A step-by-step guide to composting
A good compost stash will bring about a better harvest & overall growth. Here’s how you can make that happen!
- We can choose to collect our ingredients in a pile or in a compost bin. If we want to avoid animals being drawn to the compost or odor, then a compost bin is a better choice. However, we ought to remember that in any case, the ingredients should be somewhere where there’s lots of warmth, as that will speed up the process.
- The next step is to collect the scraps. We need to make sure that we have an equal amount of green and brown waste. Green waste comprises of food waste, i.e., vegetables and fruits. The rest of the ingredients are all brown, for example, newspaper, wood shavings, and leaves. This is important for keeping the fruit flies out.
Why do we need to make sure there is an equal part of green waste and an equal part of brown waste? It’s simple — the brown waste is a good source of carbon, which is essential for feeding the organisms that will decompose our scarps. Meanwhile, green waste contains nitrogen, which will aid the development of the cell structure of our new soil.
Of course, there are two ingredients left: air and water. Without air, our ingredients could start to rot and emit a horrible smell. Thus, we should never force more waste into the bin or stuff the compost bin to the brim. Furthermore, we need to layer our mixture so as to get the best results and make sure that we sprinkle some water onto it. We will also need to add more water now and then so that the mixture stays moist.
In essence, there will not be any horrible smells if we do this part right. If we add enough water and keep mixing our compost from time to time, the mixture will only smell of dirt and nothing else.
- Over the next few weeks, the mixture will start decomposing. However, if it doesn’t, even though we’ve been mixing and stirring, we need to figure out whether we should add something. If the mixture starts to smell and is too wet, we should add more brown waste. Otherwise, if there’s no progress at all, i.e., the decomposing process hasn’t even started and the mixture is quite dry and brown, then we need more green waste and water.
- Once the compost looks and smells like regular soil, we can safely use it in our gardens. All we need to do is sprinkle some of it on top of our plants or mix it with regular soil if we have garden beds. For best results, we should add compost to the soil every once in a while, but only a few times a year.
P.S you can also use your compost to make some compost tea!
How Do I Introduce my kids to composting?
The best way to having your kids to start composting is to introduce it as a habit. Habits can be learnt, and best thing for them is to have them do it when they are young just like brushing your teeth and showering daily.
Is Composting difficult?
Not at all!
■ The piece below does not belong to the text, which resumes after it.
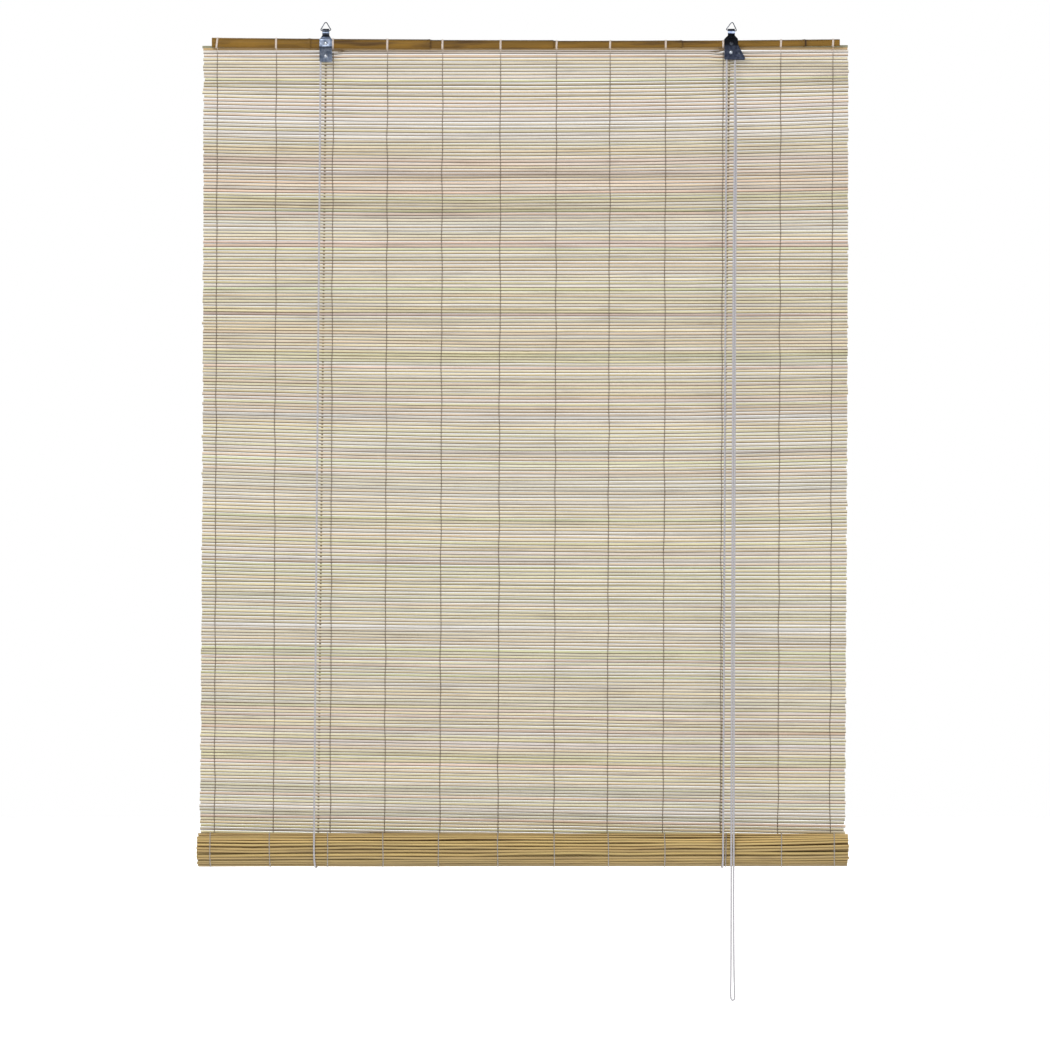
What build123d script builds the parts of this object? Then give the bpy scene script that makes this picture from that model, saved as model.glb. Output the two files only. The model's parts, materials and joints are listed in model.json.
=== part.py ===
from build123d import *
import math
import os

os.makedirs("parts", exist_ok=True)

# A bamboo roll-up blind, half let down, hanging from two wire rings.
# Millimetres. +X to the right, +Z up, -Y to the front, where the room is.
# X = 0 midway between the two hanging points, Y = 0 on the header cane's axis,
# Z = 0 where the hooks bear under the tops of the rings.

# Clearances
running_gap = 0.3      # between pieces that move past each other
resting_gap = 0.15     # between pieces that lie against each other
shaft_gap = 0.05       # round a pin or rivet in its hole
through = 20.0         # half length of a hole's cutter, past both faces of anything here

# Woven mat
mat_width = 900.0
slat_height = 2.8
slat_depth = 1.8
slat_pitch = 4.6
edge_slat_height = 3.7  # the thicker slat that ends the weave under the cane
hanging_slats = 240
slat_bands = 6
mat_lean = 4.2          # how far the lower end hangs to the left of the upper end

# Warp threads, one pair twisted round every slat
thread_radius = 0.4
thread_count = 12
thread_inset = 20.3     # first thread from the mat's edge
thread_drift = (0.0, 4.3, 5.4, 3.2, 2.0, 4.9, 4.9, 1.5, 1.0, 3.0, 5.4, 0.0)
thread_bend = 1.5       # where a thread leaves the cane for the slats

# Header cane
cane_short = 24.0       # the cane is this much shorter than the mat is wide
cane_length = mat_width - cane_short
cane_offset = 0.9       # its middle, right of the mat's middle
cane_mid_z = -29.9
cane_bow = 2.6          # its ends stand this much higher than its middle
cane_knuckles = (0.156, 0.347, 0.543, 0.748, 0.944)   # shares of its length
cane_radii = (7.0, 7.0, 6.2, 5.2, 4.8, 4.8)           # between the knuckles
knuckle_rise = 0.7
knuckle_half = 4.0

# Roll at the foot of the mat
roll_radius = 24.0
roll_spare = 8.0        # the turns are not quite true, so the roll is this much longer
core_radius = 8.5
core_length = 896.0

# Cord
cord_radius = 1.25
cord_joint = 0.1        # where a stretch of cord passes into the next
knot_radius = 2.5
knot_tail = 0.5         # cord that shows below a knot
lock_knot_shift = 2.6   # the lock's knot lies this far left of its rivet
left_wrap_shift = 15.6  # each cord goes round the roll this far left of its strap
lock_wrap_shift = 12.4
pull_tip_z = -1362.5
pull_clear = 1.4        # pull cord to the front of the roll

# Route of the left cord across to the lock
strap_lead = 6.4        # along the wheel's plane, past the left strap
weave_run = 9.5         # length over which it passes through the mat
lock_lead = 15.7        # where it comes forward again, left of the lock
lock_run_in = 5.2       # where it is in line with its groove, left of the lock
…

In the past, people just throw all the food waste in bunch and wait for them to decompose. It works if you bury it in the soil too!
And that’s it. We hope that we’ve helped everyone finally opt for composting with our comprehensive composting guide and that we can now all start reducing our waste effectively and growing the perfect gardens.
We only need to remember the four key ingredients and make sure that we either have the best compost bin available or a place to keep our compost pile safe from animals and vermin. Everything else is as easy as it sounds!